One thing that Wellington schools have unquestionably done well is embrace Maori culture and build strong cultural integrity across their school communities. In my discussions with Deputy Mayor Jill Day, the first Maori woman to hold that position, we agreed that it would be extremely professional and beneficial for our respective schools to share experiences of cultural integrity, as we have sought to empower each country’s Indigenous students and their cultures. This is one opportunity I am particularly keen to pursue, and I have asked ACT education officials to follow up with their counterparts in this regard.

I would like to thank those officials who made the mission a successful and productive one: the ACT Commissioner for International Engagement; the Australian High Commission in Wellington; Kaine Thompson and all at the Wellington City Council who went to great efforts to accommodate my visit; and those who shared generously their work as it relates to Canberra and took the time to get to know parts of our city and the government that they might not have known before.

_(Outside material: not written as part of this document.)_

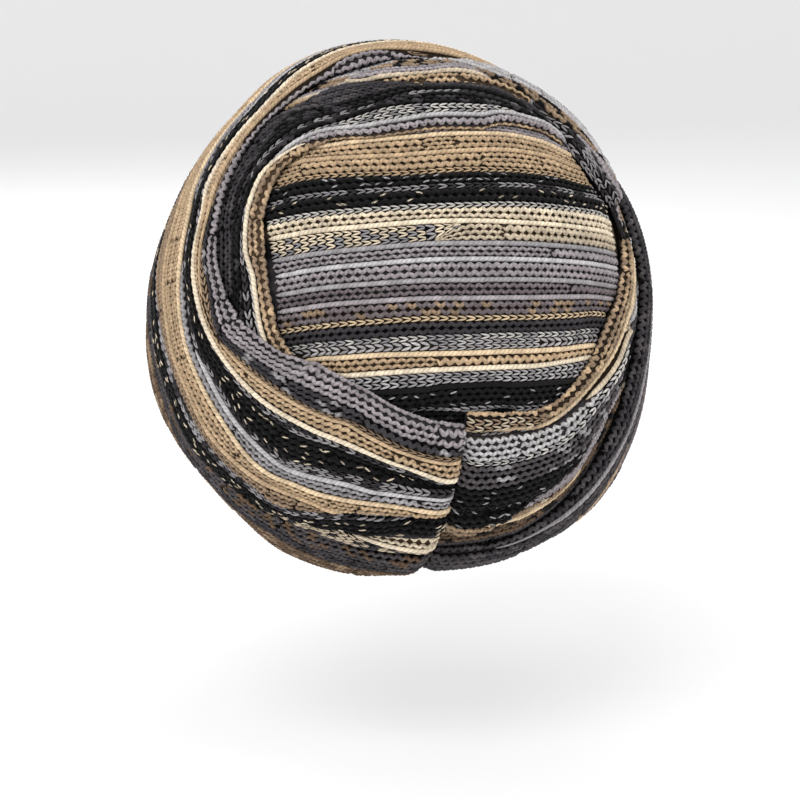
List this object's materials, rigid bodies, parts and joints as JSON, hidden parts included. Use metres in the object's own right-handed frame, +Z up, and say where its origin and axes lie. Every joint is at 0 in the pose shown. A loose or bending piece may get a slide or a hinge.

I look forward to hosting some of those Wellingtonians in Canberra before long and building on the sister agreement into the future.

I present the following paper:

New Zealand Mission—March 2018—Ministerial statement, 10 April 2018.

I move:

That the Assembly take note of the paper.

Question resolved in the affirmative.

Detention exit community outreach (DECO) program

Ministerial statement

MR RATTENBURY (Kurrajong—Minister for Climate Change and Sustainability, Minister for Justice, Consumer Affairs and Road Safety, Minister for Corrections and Minister for Mental Health) (10.26): Today I rise to update the Assembly on some of the positive work in relation to mental health support and efforts to reduce recidivism amongst one of Canberra’s most vulnerable and at-risk cohorts in the Alexander Maconochie Centre. We know that there is a higher incidence of mental health issues in the prison population than in the general population. This is a trend that we see across all jurisdictions and internationally.